CPAP helped. But the effectiveness of CPAP seemed to lessen when I was under pressure. If I had several stressful days in a row the lack of effectiveness became quite noticeable.

Then late 2005 I was robbed, stabbed, and beaten. A severe traumatic attack. We were stuffing the stab wounds for eight weeks. They tell me my eye swelled up to about the size of the rest of my head. They thought I had lost that eye. I am very very lucky nothing critical was hit.

The stress of being near the anniversary time of the attack brought me to the emergency room each of two years following the attack. I would find my heart racing and high respiratory rates for days before and after the date. I would loose days of sleep. I was simply hyper-vigilant with no way to slow things down.
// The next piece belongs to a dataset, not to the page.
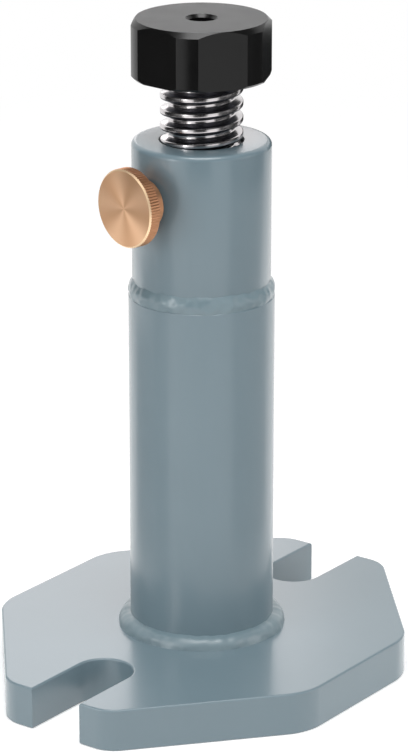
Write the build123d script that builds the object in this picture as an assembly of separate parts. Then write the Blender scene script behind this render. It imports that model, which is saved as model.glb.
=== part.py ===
from build123d import *
import math
import os

# Screw jack for clamping tables: a slotted base plate, a welded column, a coarse
# trapezoidal spindle with a hexagon head, and a knurled thumb screw that locks it.
# Millimetres. The origin is on the column's axis at the plate's underside, +Z is up
# and +X runs along the two slots.

# Base plate
plate_length = 188.0
plate_width = 152.0
plate_thickness = 17.0
plate_end_width = 49.0
plate_side_length = 68.0
plate_end_radius = 12.0
plate_side_radius = 14.0
plate_edge_chamfer = 0.8
slot_width = 23.0
slot_depth = 41.5

# Column tube
tube_diameter = 57.0
tube_wall = 6.0
tube_length = 140.0

# Threaded sleeve on top of the tube
sleeve_diameter = 54.0
sleeve_length = 59.0
sleeve_edge_chamfer = 1.4
sleeve_thread_length = 21.0
sleeve_mouth_chamfer = 4.0
sleeve_relief_clearance = 1.0
spigot_length = 10.0
spigot_clearance = 0.05

# Welds
base_weld_leg = 4.8
base_weld_crown = 0.7
sleeve_weld_depth = 3.0
sleeve_weld_width = 6.0
sleeve_weld_crown = 0.9

# Trapezoidal thread, 32 mm across and 6 mm to the turn, right-handed
thread_diameter = 32.0
thread_pitch = 6.0
thread_angle = 30.0
thread_crest_clearance = 0.5
thread_flank_clearance = 0.15
thread_start = 3.5

# Spindle, drawn as the photograph shows it, part way up
spindle_raised = 25.0
spindle_lift_left = 20.0
stop_gap = 0.3
neck_step = 0.5
neck_length = 9.0
foot_step = 0.25
thread_end_chamfer = 2.5
pilot_diameter = 13.0

# Hexagon head
head_flats = 50.8
head_corners = 54.4
head_height = 22.6
head_top_chamfer = 2.0
head_bottom_chamfer = 1.0
head_turn = 24.8
head_hole_diameter = 10.2
head_hole_mouth = 12.6
head_seat_gap = 0.1

# Stop washer and its socket screw at the spindle's foot
washer_tube_gap = 1.5
washer_thickness = 4.0
washer_clearance = 0.05
stop_screw_diameter = 10.0
stop_screw_length = 20.0
stop_screw_head_diameter = 16.0
stop_screw_head_height = 10.0
stop_screw_socket = 8.0
stop_screw_socket_depth = 5.0
tapping_depth_spare = 3.0

# Thumb screw that locks the spindle, and the soft slug ahead of it
lock_turn = 169.0
lock_drop = 20.0
lock_face_reach = 40.0
lock_rim_diameter = 30.6
lock_rim_thickness = 5.4
lock_front_chamfer = 0.9
lock_back_chamfer = 0.6
lock_shoulder_diameter = 18.4
lock_shoulder_gap = 1.0
lock_shank_diameter = 10.0
lock_shank_clearance = 0.05
knurl_count = 44
knurl_depth = 0.45
slug_length = 4.0
slug_spindle_gap = 0.3

# Heights worked out from the sizes above
tube_top = plate_thickness + tube_length
sleeve_bottom = tube_top - spigot_length
sleeve_top = tube_top + sleeve_length
head_bottom = sleeve_top + spindle_raised
head_top = head_bottom + head_height
nut_low = sleeve_top - sleeve_thread_length
foot_bottom = sleeve_bottom - spindle_lift_left - stop_gap
thread_bottom = nut_low - spindle_lift_left - stop_gap
pilot_length = washer_thickness + 2 * washer_clearance
pilot_bottom = foot_bottom - pilot_length
lock_height = sleeve_top - lock_drop

# Thread radii, shared by the spindle and the sleeve
crest_radius = thread_diameter / 2
root_radius = crest_radius - thread_pitch / 2 - thread_crest_clearance
nut_crest_radius = crest_radius - thread_pitch / 2
nut_root_radius = crest_radius + thread_crest_clearance
relief_radius = crest_radius + sleeve_relief_clearance
neck_radius = root_radius - neck_step
ridge_height = head_bottom - thread_start

# Other radii that pieces share
tube_radius = tube_diameter / 2
bore_radius = tube_radius - tube_wall
sleeve_radius = sleeve_diameter / 2


def turned(points):
    """A solid of revolution about Z from a half outline of (radius, height) points."""
    outline = Polyline(*[(r, 0, z) for r, z in points], close=True)
    return revolve(make_face(outline), axis=Axis.Z)


def rod(radius, low, high):
    """A plain round bar about Z from one height to another."""
    bar = Cylinder(radius, high - low, align=(Align.CENTER, Align.CENTER, Align.MIN))
    return Pos(0, 0, low) * bar


def thread_cutter(inner, outer, inner_width, outer_width, middle, low, high):
    """The space between two ridges of the thread, swept along the helix past both ends.

    middle is a height at which the space is centred over +X. The helix is laid turn by
    turn, so each face of the cutter covers one turn."""
    below = math.ceil((middle - low) / thread_pitch) + 1
    above = math.ceil((high - middle) / thread_pitch) + 1
    start = middle - below * thread_pitch
    one_turn = Edge.make_helix(thread_pitch, thread_pitch, inner)
    turns = [Pos(0, 0, start + thread_pitch * n) * one_turn for n in range(below + above)]
    corners = [
        (inner, 0, start - inner_width / 2),
        (outer, 0, start - outer_width / 2),
        (outer, 0, start + outer_width / 2),
        (inner, 0, start + inner_width / 2),
    ]
    section = Face(Wire.make_polygon(corners, close=True))
    return Solid.sweep(section, Wire(turns), is_frenet=True)


def gap_width(radius):
    """Width of the spindle's thread space at a radius; half the pitch at the pitch line."""
    pitch_radius = crest_radius - thread_pitch / 4
    slope = math.tan(math.radians(thread_angle / 2))
    return thread_pitch / 2 + 2 * (radius - pitch_radius) * slope


def base_plate():
    """Eight-sided flame-cut plate with an open slot in each end."""
    x, y = plate_length / 2, plate_width / 2
    end, side = plate_end_width / 2, plate_side_length / 2
    corners = [
        (x, end), (side, y), (-side, y), (-x, end),
        (-x, -end), (-side, -y), (side, -y), (x, -end),
    ]
    outline = make_face(Polyline(*corners, close=True))
    end_corners = [v for v in outline.vertices() if abs(v.Y) < y / 2]
    outline = fillet(end_corners, plate_end_radius)
    side_corners = [v for v in outline.vertices() if abs(v.Y) > y / 2]
    outline = fillet(side_corners, plate_side_radius)
    slot_middle = x - slot_depth + slot_width / 2
    for way in (1, -1):
        run = Pos(way * (slot_middle + slot_depth / 2), 0) * Rectangle(slot_depth, slot_width)
        outline = outline - run - Pos(way * slot_middle, 0) * Circle(slot_width / 2)
    plate = extrude(outline, plate_thickness)
    rims = plate.faces().sort_by(Axis.Z)
    return chamfer(rims[0].edges() + rims[-1].edges(), plate_edge_chamfer)


def column_tube():
    """Seamless tube that stands on the plate, its top end bevelled for the weld."""
    root = tube_radius - sleeve_weld_depth
    return turned([
        (bore_radius, plate_thickness),
        (tube_radius, plate_thickness),
        (tube_radius, tube_top - sleeve_weld_width / 2),
        (root, tube_top),
        (bore_radius, tube_top),
    ])


def threaded_sleeve():
    """Turned nut of the jack: a spigot in the tube, a threaded bore and a locking hole."""
    weld_root = tube_radius - sleeve_weld_depth
    spigot = bore_radius - spigot_clearance
    body = turned([
        (relief_radius, sleeve_bottom),
        (spigot, sleeve_bottom),
        (spigot, tube_top),
        (weld_root, tube_top),
        (sleeve_radius, tube_top + sleeve_weld_width / 2),
        (sleeve_radius, sleeve_top - sleeve_edge_chamfer),
        (sleeve_radius - sleeve_edge_chamfer, sleeve_top),
        (nut_crest_radius + sleeve_mouth_chamfer, sleeve_top),
        (nut_crest_radius, sleeve_top - sleeve_mouth_chamfer),
        (nut_crest_radius, nut_low),
        (relief_radius, nut_low),
    ])
    inner = nut_crest_radius - thread_crest_clearance
    narrow = thread_pitch - gap_width(nut_root_radius) + 2 * thread_flank_clearance
    wide = thread_pitch - gap_width(inner) + 2 * thread_flank_clearance
    groove = thread_cutter(inner, nut_root_radius, wide, narrow, ridge_height, nut_low, sleeve_top)
    hole = Cylinder(lock_shank_diameter / 2 + lock_shank_clearance, sleeve_diameter,
                    align=(Align.CENTER, Align.CENTER, Align.MIN))
    return body - groove - lock_place() * hole


def base_weld():
    """Fillet weld round the tube's foot, slightly crowned."""
    crown = base_weld_leg / 2 + base_weld_crown
    return turned([
        (tube_radius, plate_thickness),
        (tube_radius + base_weld_leg, plate_thickness),
        (tube_radius + crown, plate_thickness + crown),
        (tube_radius, plate_thickness + base_weld_leg),
    ])


def sleeve_weld():
    """Girth weld that fills the bevel between tube and sleeve and stands slightly proud."""
    half = sleeve_weld_width / 2
    return turned([
        (tube_radius - sleeve_weld_depth, tube_top),
        (tube_radius, tube_top - half),
        ((tube_radius + sleeve_radius) / 2 + sleeve_weld_crown, tube_top),
        (sleeve_radius, tube_top + half),
    ])


def spindle():
    """Trapezoidal screw with a neck for the head and a drilled pilot for the stop washer."""
    pilot = pilot_diameter / 2
    foot = root_radius - foot_step
    body = turned([
        (0, pilot_bottom),
        (pilot, pilot_bottom),
        (pilot, foot_bottom),
        (foot, foot_bottom),
        (foot, thread_bottom),
        (crest_radius - thread_end_chamfer, thread_bottom),
        (crest_radius, thread_bottom + thread_end_chamfer),
        (crest_radius, head_bottom),
        (neck_radius, head_bottom),
        (neck_radius, head_bottom + neck_length),
        (0, head_bottom + neck_length),
    ])
    outer = crest_radius + thread_crest_clearance
    middle = ridge_height - thread_pitch / 2
    groove = thread_cutter(root_radius, outer, gap_width(root_radius), gap_width(outer), middle,
                           thread_bottom, head_bottom)
    hole_top = pilot_bottom + stop_screw_length + tapping_depth_spare
    return body - groove - rod(stop_screw_diameter / 2, pilot_bottom, hole_top)


def hex_head():
    """Turned head with six milled flats, a socket for the spindle's neck and a tapped hole."""
    out = head_corners / 2
    blank = turned([
        (0, head_bottom),
        (out - head_bottom_chamfer, head_bottom),
        (out, head_bottom + head_bottom_chamfer),
        (out, head_top - head_top_chamfer),
        (out - head_top_chamfer, head_top),
        (0, head_top),
    ])
    hexagon = RegularPolygon(head_flats / 2, 6, major_radius=False, rotation=head_turn)
    flats = Pos(0, 0, head_bottom) * extrude(hexagon, head_height)
    hole = head_hole_diameter / 2
    mouth = head_hole_mouth / 2
    socket_top = head_bottom + neck_length + head_seat_gap
    hollow = turned([
        (0, head_bottom),
        (neck_radius, head_bottom),
        (neck_radius, socket_top),
        (hole, socket_top),
        (hole, head_top - mouth + hole),
        (mouth, head_top),
        (0, head_top),
    ])
    return (blank & flats) - hollow


def stop_washer():
    """Washer that meets the sleeve from below and keeps the spindle in the column."""
    out = bore_radius - washer_tube_gap
    hole = pilot_diameter / 2 + washer_clearance
    top = foot_bottom - washer_clearance
    low = top - washer_thickness
    return turned([
        (hole, low),
        (out, low),
        (out, top),
        (hole, top),
    ])


def stop_screw():
    """Socket screw that holds the washer on the pilot."""
    head = stop_screw_head_diameter / 2
    shank = stop_screw_diameter / 2
    foot = pilot_bottom - stop_screw_head_height
    tip = pilot_bottom + stop_screw_length
    body = turned([
        (0, foot),
        (head, foot),
        (head, pilot_bottom),
        (shank, pilot_bottom),
        (shank, tip),
        (0, tip),
    ])
    hexagon = RegularPolygon(stop_screw_socket / 2, 6, major_radius=False)
    socket = extrude(hexagon, stop_screw_socket_depth)
    return body - Pos(0, 0, foot) * socket


def lock_place():
    """Where the lock screw's axis starts, at the column's axis, pointing outwards."""
    return Pos(0, 0, lock_height) * Rot(0, 0, lock_turn) * Rot(0, 90, 0)


def slug_reach():
    """How far the slug's outer end lies from the column's axis."""
    return crest_radius + slug_spindle_gap + slug_length


def knurl_section(height, radius):
    """Outline across the thumb screw's rim at a radius, a notch between every two teeth."""
    notch = 1 - 2 * knurl_depth / lock_rim_diameter
    points = []
    for n in range(2 * knurl_count):
        angle = math.pi * n / knurl_count
        reach = radius * notch ** (n % 2)
        points.append((reach * math.cos(angle), reach * math.sin(angle)))
    return Pos(0, 0, height) * make_face(Polyline(*points, close=True))


def lock_screw():
    """Brass thumb screw turned in one piece, its rim cut with a straight knurl."""
    rim = lock_rim_diameter / 2
    shank = lock_shank_diameter / 2
    shoulder = lock_shoulder_diameter / 2
    rim_back = lock_face_reach - lock_rim_thickness
    shoulder_low = sleeve_radius + lock_shoulder_gap
    stem = turned([
        (0, slug_reach()),
        (shank, slug_reach()),
        (shank, shoulder_low),
        (shoulder, shoulder_low),
        (shoulder, rim_back),
        (0, rim_back),
    ])
    knurled = loft([
        knurl_section(rim_back, rim - lock_back_chamfer),
        knurl_section(rim_back + lock_back_chamfer, rim),
        knurl_section(lock_face_reach - lock_front_chamfer, rim),
        knurl_section(lock_face_reach, rim - lock_front_chamfer),
    ], ruled=True)
    return lock_place() * (stem + knurled)


def lock_slug():
    """Soft slug between the thumb screw and the spindle's ridges."""
    low = crest_radius + slug_spindle_gap
    return lock_place() * rod(lock_shank_diameter / 2, low, slug_reach())


makers = (
    base_plate, column_tube, threaded_sleeve, base_weld, sleeve_weld, spindle,
    hex_head, stop_washer, stop_screw, lock_screw, lock_slug,
)

os.makedirs("parts", exist_ok=True)
for make in makers:
    export_step(make(), os.path.join("parts", make.__name__ + ".step"))
    print("wrote", make.__name__)
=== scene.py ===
# %% [markdown]
# # A screw jack for a machine table
# The jack stands on a slotted plate. A tube and a threaded sleeve are welded on it, and a
# coarse screw with a hexagon head turns in the sleeve. A small brass thumb screw locks it.
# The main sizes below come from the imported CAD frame, so the look keeps to the part.

# %% Load the frame
import math
import bmesh
import bpy
from mathutils import Euler, Matrix, Vector, noise


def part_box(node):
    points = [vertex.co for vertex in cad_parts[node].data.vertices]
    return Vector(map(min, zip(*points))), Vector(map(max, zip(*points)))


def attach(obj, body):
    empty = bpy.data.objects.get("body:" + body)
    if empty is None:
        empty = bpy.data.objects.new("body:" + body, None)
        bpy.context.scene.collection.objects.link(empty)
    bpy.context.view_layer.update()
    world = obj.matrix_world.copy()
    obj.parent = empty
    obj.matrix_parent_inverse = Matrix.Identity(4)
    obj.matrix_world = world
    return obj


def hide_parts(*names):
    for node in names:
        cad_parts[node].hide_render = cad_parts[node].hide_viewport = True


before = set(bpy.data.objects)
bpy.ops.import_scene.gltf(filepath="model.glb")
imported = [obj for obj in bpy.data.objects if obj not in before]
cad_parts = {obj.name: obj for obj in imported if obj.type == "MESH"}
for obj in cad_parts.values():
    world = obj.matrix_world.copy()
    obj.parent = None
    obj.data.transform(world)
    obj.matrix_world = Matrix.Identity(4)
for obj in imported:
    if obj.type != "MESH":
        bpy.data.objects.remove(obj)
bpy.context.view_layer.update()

MM = 0.001
print("nodes:", sorted(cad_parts))

# %% [markdown]
# ## Sizes
# The boxes of the CAD nodes give most sizes: a box's high corner is a radius or a height.
# Only what a box can't tell, such as a corner's radius or the thread's depth, is given
# beside the piece that needs it.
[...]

Trying to sleep with CPAP became difficult. I often woke up breathing hard with my heart beating out if my chest. Lots of dry mouth. For the first time aerophagia entered the picture. It became much harder to sleep with CPAP starting about six weeks before the anniversary date.

Then in late 2009 (if memory serves) I was listening to a Sleep Apnea related web interview where Bytuko Breathing was being discussed. I tried the “nose clearing” exercise (without the hold your nose and bob up and down part – I was taking notes) and found that not only did my nose clear but my heart rate (constantly tending to race that time of year) reduced notably. This got me thinking and it made sense to me that the heart rate would be the lowest when metabolism was best facilitated by the breathing level. So I started using my pulse/oximiter to find that lowest level and while doing so discovered that SpO2 could be used to tell me if I were near that quite constantly. This made my days during the time of year near the time of the attack go much better.

But what to do at night. As I looked into the medical literature concering ventilatory stability and CPAP use I ran across the use of enhanced expiratory rebreathing space (EERS)[1] as well as how they were looking into dynamic CO2 therapy[2]. To facilitate EERS one needs to simply move the “lossy mask system” vent point downstream a hundred milliliters or so. For me not hard to do.

And the results were immediate and good. Not waking up with my heart beating out of my chest. No aerophagia. Mouth moistness much better. It was not perfect but it helped greatly.